El viejo sale a comprar el pan y echa una ojeada a la primera página del rotativo decano de la provincia: el titular anuncia que la mayoría de los indígenas creen que la moción de censura en la capital es un pago para la investidura de don Sánchez y esta creencia se extiende al cincuenta y seis por ciento de los votantes socialistas. Los socialistas buenos, que son mayoría pero están en la clandestinidad bajo la dictadura de su jefe. Vaya, año nuevo, noticias viejas. Para el rotativo decano no pasa el tiempo y sus titulares nos restauran en un plácido sentimiento de estabilidad y permanencia después de la burbuja navideña. En otros ámbitos se aportan nuevos argumentos para la sanchezfobia. Sánchez y su gobierno han cruzado la línea del antisemitismo, lo dice una autoridad en la materia, así que los asistentes al linchamiento en efigie del presidente ya pueden añadir otro improperio al ramillete argumental mientras le atizan al muñeco, desde el tosco hijoputa al sofisticado antisemita. Un antisemita al que quieren quemar los nietos ideológicos e incluso biológicos de los antisemitas que quemaron al abuelo de la autoridad prosemita que señala a Sánchez como antisemita. No sé si entiende el trabalenguas pero importa poco porque se trata de que el linchamiento llegue con éxito a su esperado final.

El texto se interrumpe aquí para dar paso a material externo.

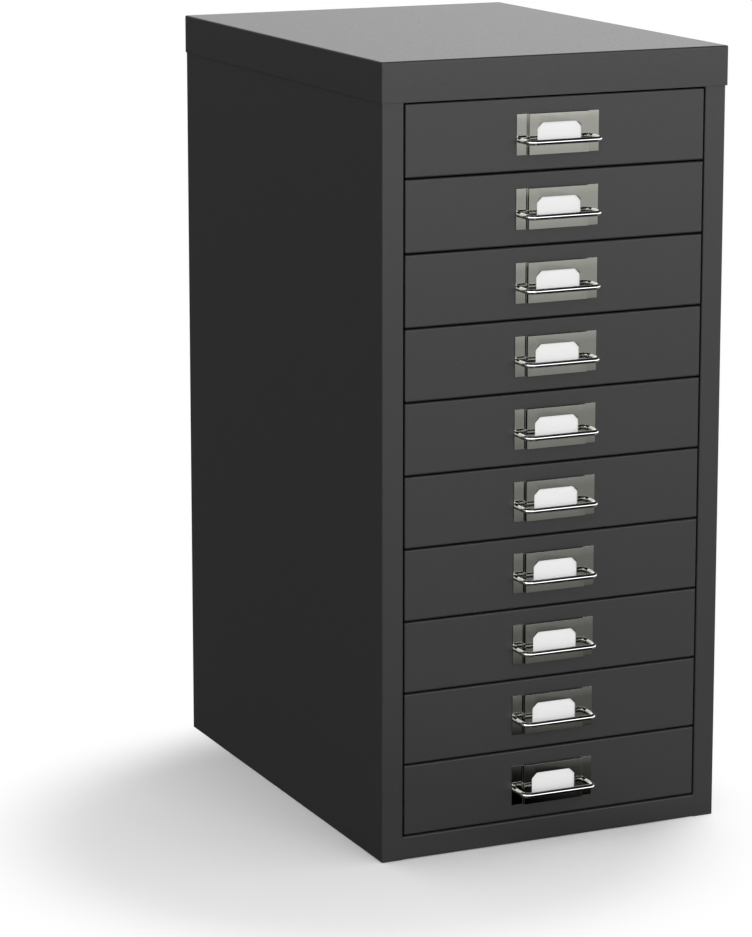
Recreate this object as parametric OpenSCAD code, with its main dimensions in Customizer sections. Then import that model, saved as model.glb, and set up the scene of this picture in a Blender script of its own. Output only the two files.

Y ahí tenemos a don Sánchez saltándose otra línea roja, otra más. En un mundo entretejido por hilos pegajosos, el personal se divide en arañas y moscas, y todo indica que don Sánchez se ha convertido en un moscardón al que una legión de arañas no consigue dar caza. Si se entornan los párpados en busca de la verdad interior podemos ver al apuesto felón como esos ladrones de película que, provistos de unas lentes especiales, sortean exitosamente un pasillo atravesado de rayos láser cuyo contacto activa las alarmas que protegen el tesoro, y por ahora el ladrón se ha llevado un botín detrás de otro. Estos personajes cuentan con la simpatía del común, si bien no de los banqueros y joyeros, desde luego, pero esta simpatía no se refleja en las encuestas del diario decano de la provincia ni de ningún otro de la espesa galaxia mediática empeñada en la caza del moscardón.
La autoridad que ha señalado a don Sánchez como antisemita es el presidente del Museo del Holocausto de Jerusalén, don Dani Dayan, un personaje representativo del estado de la cuestión: nacido en los años cincuenta, argentino, empresario exitoso en el campo de las nuevas tecnologías y ex presidente de la entidad que agrupa a los asentamientos judíos en Cisjordania. No es, pues, ni un inmigrante impelido por las circunstancias adversas en su país ni una víctima del Holocausto, sino un oficiante de alto rango del sionismo, la doctrina nacionalista convertida en religión, que, al uso de todas las religiones monoteístas, necesita herejes y réprobos para afirmarse a sí misma y expandir su poder. La fe fortalece el alma, reza el tópico, y así debe ser porque el señor Dayan acepta la matanza de seres humanos en nombre otra matanza ocurrida ochenta años atrás a tres mil kilómetros de distancia. Estos últimos tienen nombre, los que son liquidados estos días son anónimos. ¿Podemos imaginar un futuro memorial de las víctimas de Gaza mirando de frente al memorial Yad Vashem situado apenas a setenta kilómetros?
Las opiniones del señor Dayan recuerdan en negativo la advertencia leída en alguna parte de la imprescindible obra del historiador Tony Judt, judeobritánico: ningún soldado israelí debería sentirse legitimado para hostigar a una abuela palestina en un control de carretera porque su propia abuela fuera gaseada en Treblinka. Pero, qué caramba, aquí estamos al pimpampún con don Sánchez, el déspota, ególatra, felón, sectario, irresponsable, frívolo, populista, corrupto, escoria, por citar solo los epítetos más finos, y ahora también, lo que faltaba, antisemita.